RECORDS:
§ §
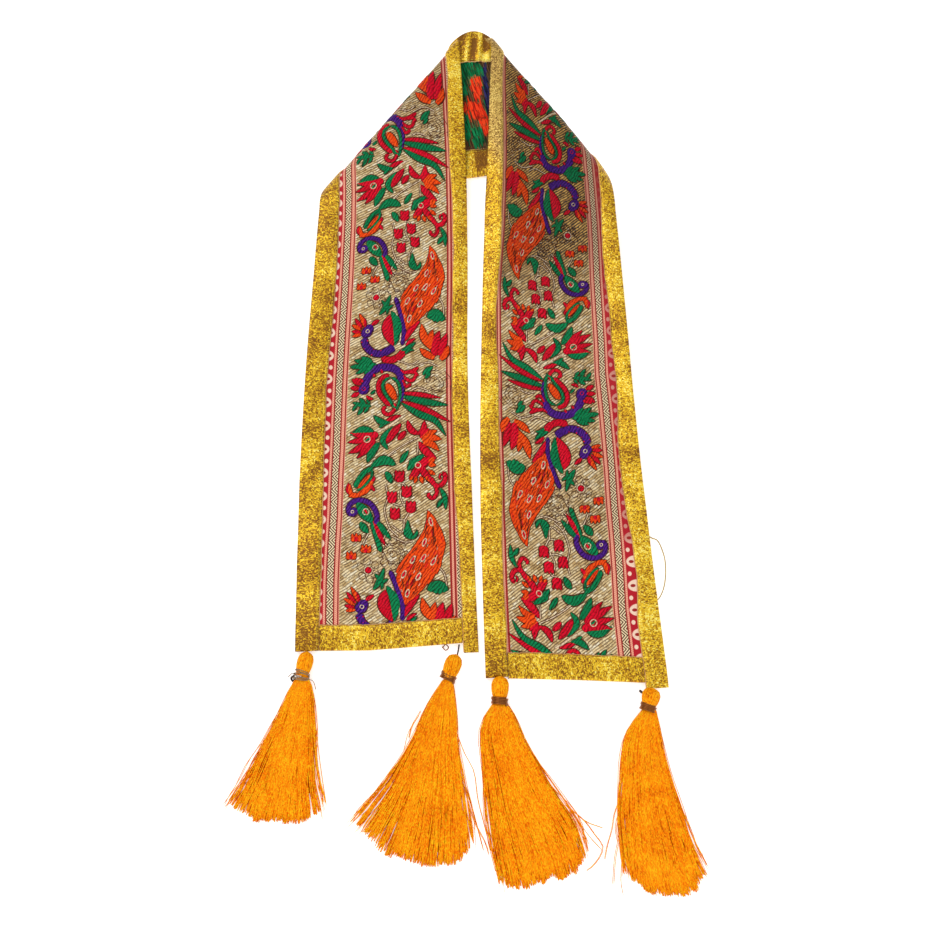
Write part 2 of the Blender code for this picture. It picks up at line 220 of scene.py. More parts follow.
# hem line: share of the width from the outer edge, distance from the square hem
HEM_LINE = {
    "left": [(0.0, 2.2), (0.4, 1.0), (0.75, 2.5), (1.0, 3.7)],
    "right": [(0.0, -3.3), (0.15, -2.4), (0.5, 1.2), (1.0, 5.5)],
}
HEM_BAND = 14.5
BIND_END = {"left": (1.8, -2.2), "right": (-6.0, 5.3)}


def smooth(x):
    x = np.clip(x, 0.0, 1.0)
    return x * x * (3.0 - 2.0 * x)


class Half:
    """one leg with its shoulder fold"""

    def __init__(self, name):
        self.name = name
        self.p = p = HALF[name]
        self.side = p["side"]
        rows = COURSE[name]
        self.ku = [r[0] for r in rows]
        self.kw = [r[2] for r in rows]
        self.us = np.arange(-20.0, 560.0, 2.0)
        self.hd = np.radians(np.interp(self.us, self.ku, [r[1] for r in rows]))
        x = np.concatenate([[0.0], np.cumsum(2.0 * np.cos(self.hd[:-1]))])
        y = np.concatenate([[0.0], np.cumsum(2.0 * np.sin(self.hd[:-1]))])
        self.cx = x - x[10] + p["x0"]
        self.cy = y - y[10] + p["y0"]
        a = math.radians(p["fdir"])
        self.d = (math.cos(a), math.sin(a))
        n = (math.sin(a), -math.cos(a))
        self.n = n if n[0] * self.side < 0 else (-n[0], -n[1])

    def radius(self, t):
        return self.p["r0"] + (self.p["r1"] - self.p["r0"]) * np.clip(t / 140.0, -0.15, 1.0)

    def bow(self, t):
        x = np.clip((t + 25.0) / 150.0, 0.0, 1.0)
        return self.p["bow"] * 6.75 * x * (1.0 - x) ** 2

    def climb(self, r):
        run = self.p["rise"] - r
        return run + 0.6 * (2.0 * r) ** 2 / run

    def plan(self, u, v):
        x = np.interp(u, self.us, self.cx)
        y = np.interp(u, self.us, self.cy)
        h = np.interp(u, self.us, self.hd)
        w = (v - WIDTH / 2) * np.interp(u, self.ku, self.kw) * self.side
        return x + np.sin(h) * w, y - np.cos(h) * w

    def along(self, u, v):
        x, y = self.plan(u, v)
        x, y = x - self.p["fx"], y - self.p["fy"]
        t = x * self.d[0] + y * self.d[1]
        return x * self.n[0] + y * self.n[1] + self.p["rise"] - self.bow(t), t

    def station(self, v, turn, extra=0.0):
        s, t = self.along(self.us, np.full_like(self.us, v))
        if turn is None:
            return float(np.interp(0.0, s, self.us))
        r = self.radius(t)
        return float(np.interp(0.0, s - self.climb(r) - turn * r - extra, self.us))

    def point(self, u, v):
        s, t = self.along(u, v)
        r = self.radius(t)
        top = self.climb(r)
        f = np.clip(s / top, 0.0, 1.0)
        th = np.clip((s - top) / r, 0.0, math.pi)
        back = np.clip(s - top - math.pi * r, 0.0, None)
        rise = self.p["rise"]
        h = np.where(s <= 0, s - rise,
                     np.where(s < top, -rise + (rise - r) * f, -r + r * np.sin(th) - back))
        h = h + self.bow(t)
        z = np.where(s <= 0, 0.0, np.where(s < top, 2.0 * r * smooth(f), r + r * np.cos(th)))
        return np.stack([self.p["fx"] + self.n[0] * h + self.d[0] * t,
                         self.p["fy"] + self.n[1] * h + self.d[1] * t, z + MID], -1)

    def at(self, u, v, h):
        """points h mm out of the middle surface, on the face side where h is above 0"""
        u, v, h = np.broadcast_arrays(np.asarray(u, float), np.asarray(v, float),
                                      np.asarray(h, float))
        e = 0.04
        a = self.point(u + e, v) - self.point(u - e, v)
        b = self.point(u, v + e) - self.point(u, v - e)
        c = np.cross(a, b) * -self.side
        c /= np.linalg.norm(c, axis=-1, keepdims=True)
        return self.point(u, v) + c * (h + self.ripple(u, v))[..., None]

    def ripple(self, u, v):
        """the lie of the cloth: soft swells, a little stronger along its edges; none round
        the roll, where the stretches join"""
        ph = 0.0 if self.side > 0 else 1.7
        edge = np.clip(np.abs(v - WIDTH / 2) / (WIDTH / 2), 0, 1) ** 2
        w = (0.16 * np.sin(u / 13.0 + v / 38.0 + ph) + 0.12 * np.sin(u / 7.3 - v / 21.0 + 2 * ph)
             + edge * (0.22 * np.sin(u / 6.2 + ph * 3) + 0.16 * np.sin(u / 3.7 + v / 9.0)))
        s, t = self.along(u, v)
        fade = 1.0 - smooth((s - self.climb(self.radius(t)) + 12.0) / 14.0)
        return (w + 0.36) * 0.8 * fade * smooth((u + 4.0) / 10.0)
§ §
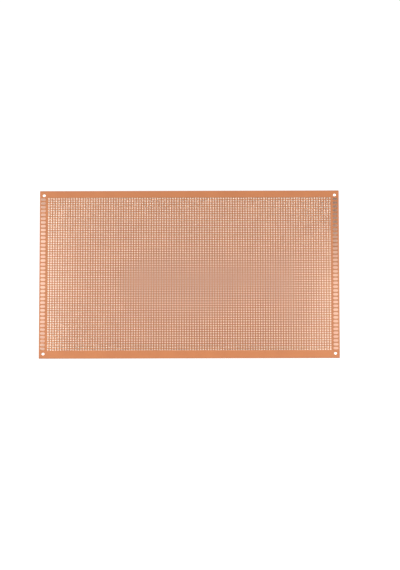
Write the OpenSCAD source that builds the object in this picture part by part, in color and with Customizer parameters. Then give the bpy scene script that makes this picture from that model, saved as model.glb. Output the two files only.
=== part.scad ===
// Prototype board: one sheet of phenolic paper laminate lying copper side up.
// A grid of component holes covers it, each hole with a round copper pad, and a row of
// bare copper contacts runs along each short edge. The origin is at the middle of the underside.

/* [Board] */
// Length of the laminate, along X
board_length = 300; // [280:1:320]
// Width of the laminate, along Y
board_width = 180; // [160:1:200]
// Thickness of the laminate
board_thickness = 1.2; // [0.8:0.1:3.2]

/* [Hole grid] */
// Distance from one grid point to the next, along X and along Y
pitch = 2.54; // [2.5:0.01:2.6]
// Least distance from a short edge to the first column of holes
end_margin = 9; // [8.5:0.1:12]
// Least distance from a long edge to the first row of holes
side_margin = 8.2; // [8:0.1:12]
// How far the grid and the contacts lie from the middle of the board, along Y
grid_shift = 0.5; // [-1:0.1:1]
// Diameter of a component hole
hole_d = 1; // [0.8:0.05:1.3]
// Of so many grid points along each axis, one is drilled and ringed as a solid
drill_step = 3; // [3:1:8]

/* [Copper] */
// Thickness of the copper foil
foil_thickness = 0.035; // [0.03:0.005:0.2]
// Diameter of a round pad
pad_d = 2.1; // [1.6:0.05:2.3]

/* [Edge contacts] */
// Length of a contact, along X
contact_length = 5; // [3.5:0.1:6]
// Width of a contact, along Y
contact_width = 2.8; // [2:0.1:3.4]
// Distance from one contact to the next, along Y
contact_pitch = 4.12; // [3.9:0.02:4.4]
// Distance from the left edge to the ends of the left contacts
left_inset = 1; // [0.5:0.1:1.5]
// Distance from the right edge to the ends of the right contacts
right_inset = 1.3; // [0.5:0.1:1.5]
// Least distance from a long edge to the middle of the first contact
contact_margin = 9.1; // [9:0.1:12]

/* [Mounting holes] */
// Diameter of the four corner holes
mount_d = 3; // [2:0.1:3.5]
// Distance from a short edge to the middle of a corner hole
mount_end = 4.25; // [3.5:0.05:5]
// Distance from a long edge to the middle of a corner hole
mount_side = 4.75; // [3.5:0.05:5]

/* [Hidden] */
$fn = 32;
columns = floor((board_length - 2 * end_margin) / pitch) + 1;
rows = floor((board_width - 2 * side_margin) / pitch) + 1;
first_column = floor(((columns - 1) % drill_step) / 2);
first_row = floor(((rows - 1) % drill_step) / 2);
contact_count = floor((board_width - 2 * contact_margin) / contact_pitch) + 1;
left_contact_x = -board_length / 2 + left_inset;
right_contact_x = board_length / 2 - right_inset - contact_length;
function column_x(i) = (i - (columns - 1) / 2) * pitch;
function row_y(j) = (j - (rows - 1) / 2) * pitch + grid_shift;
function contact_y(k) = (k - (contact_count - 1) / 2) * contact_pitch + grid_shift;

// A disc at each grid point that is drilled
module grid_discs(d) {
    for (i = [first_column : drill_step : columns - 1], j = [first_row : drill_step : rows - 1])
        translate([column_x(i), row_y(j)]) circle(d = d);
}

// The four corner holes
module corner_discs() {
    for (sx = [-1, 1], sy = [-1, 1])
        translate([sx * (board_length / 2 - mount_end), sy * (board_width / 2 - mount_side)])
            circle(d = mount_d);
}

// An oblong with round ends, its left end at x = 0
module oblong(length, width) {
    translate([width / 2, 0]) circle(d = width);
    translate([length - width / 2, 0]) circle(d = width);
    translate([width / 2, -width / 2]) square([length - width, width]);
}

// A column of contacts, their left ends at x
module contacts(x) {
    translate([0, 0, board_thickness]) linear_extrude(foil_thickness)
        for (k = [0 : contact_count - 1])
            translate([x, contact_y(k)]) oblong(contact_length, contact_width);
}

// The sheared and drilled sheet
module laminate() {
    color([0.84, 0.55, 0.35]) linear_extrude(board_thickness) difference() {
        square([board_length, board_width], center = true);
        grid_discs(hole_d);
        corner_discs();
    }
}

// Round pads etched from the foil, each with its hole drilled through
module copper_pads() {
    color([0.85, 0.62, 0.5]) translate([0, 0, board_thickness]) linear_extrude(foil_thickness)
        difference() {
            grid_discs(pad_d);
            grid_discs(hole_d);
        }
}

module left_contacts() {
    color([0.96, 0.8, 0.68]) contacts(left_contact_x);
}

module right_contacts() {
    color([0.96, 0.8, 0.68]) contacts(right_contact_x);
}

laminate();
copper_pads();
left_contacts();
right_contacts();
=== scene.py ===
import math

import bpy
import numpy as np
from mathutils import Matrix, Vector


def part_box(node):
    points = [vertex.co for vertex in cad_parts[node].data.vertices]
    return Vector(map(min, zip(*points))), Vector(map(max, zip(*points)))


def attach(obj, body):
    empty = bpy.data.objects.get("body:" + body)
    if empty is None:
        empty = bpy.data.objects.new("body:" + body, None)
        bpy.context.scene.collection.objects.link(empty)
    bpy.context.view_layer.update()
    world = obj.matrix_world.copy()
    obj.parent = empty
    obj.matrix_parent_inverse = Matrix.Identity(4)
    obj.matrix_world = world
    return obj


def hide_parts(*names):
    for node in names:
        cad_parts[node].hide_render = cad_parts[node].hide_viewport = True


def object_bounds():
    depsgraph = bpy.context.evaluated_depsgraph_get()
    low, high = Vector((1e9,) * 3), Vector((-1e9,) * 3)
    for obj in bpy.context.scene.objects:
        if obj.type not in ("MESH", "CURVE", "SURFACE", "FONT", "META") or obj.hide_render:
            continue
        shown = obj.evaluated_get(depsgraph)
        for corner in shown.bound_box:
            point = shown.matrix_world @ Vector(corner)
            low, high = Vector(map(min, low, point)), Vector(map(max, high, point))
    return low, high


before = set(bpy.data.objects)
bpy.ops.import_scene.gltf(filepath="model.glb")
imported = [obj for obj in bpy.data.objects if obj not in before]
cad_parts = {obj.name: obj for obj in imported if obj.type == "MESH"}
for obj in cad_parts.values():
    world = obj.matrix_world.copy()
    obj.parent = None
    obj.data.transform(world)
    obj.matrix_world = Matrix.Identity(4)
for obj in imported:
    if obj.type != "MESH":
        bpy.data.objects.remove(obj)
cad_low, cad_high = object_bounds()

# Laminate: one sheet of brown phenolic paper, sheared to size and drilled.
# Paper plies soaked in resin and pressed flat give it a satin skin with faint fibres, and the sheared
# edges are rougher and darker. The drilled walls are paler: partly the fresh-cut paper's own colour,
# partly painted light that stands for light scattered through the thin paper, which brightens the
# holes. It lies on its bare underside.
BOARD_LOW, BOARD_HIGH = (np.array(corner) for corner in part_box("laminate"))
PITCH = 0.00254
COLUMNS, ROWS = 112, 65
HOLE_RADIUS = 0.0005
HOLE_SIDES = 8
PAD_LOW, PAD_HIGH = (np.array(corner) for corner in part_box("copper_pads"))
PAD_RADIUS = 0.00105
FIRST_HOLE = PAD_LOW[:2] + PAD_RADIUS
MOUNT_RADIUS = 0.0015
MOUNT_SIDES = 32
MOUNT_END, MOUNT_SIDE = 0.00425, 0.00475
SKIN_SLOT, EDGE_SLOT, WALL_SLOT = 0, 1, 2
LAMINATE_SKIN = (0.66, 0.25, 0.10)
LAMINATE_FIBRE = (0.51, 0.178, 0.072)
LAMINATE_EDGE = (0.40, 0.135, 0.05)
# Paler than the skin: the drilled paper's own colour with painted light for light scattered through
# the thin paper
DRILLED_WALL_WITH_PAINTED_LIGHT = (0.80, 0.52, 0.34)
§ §
TASK PROMPT: As listed above, the lines from the line with "color([0.96, 0.8, 0.68]) contacts(right_contact_x);" to the line with "for node in" are to be echoed exactly, with both ends included and nothing added.

ANSWER TO THE TASK:
    color([0.96, 0.8, 0.68]) contacts(right_contact_x);
}

laminate();
copper_pads();
left_contacts();
right_contacts();
=== scene.py ===
import math

import bpy
import numpy as np
from mathutils import Matrix, Vector


def part_box(node):
    points = [vertex.co for vertex in cad_parts[node].data.vertices]
    return Vector(map(min, zip(*points))), Vector(map(max, zip(*points)))


def attach(obj, body):
    empty = bpy.data.objects.get("body:" + body)
    if empty is None:
        empty = bpy.data.objects.new("body:" + body, None)
        bpy.context.scene.collection.objects.link(empty)
    bpy.context.view_layer.update()
    world = obj.matrix_world.copy()
    obj.parent = empty
    obj.matrix_parent_inverse = Matrix.Identity(4)
    obj.matrix_world = world
    return obj


def hide_parts(*names):
    for node in names:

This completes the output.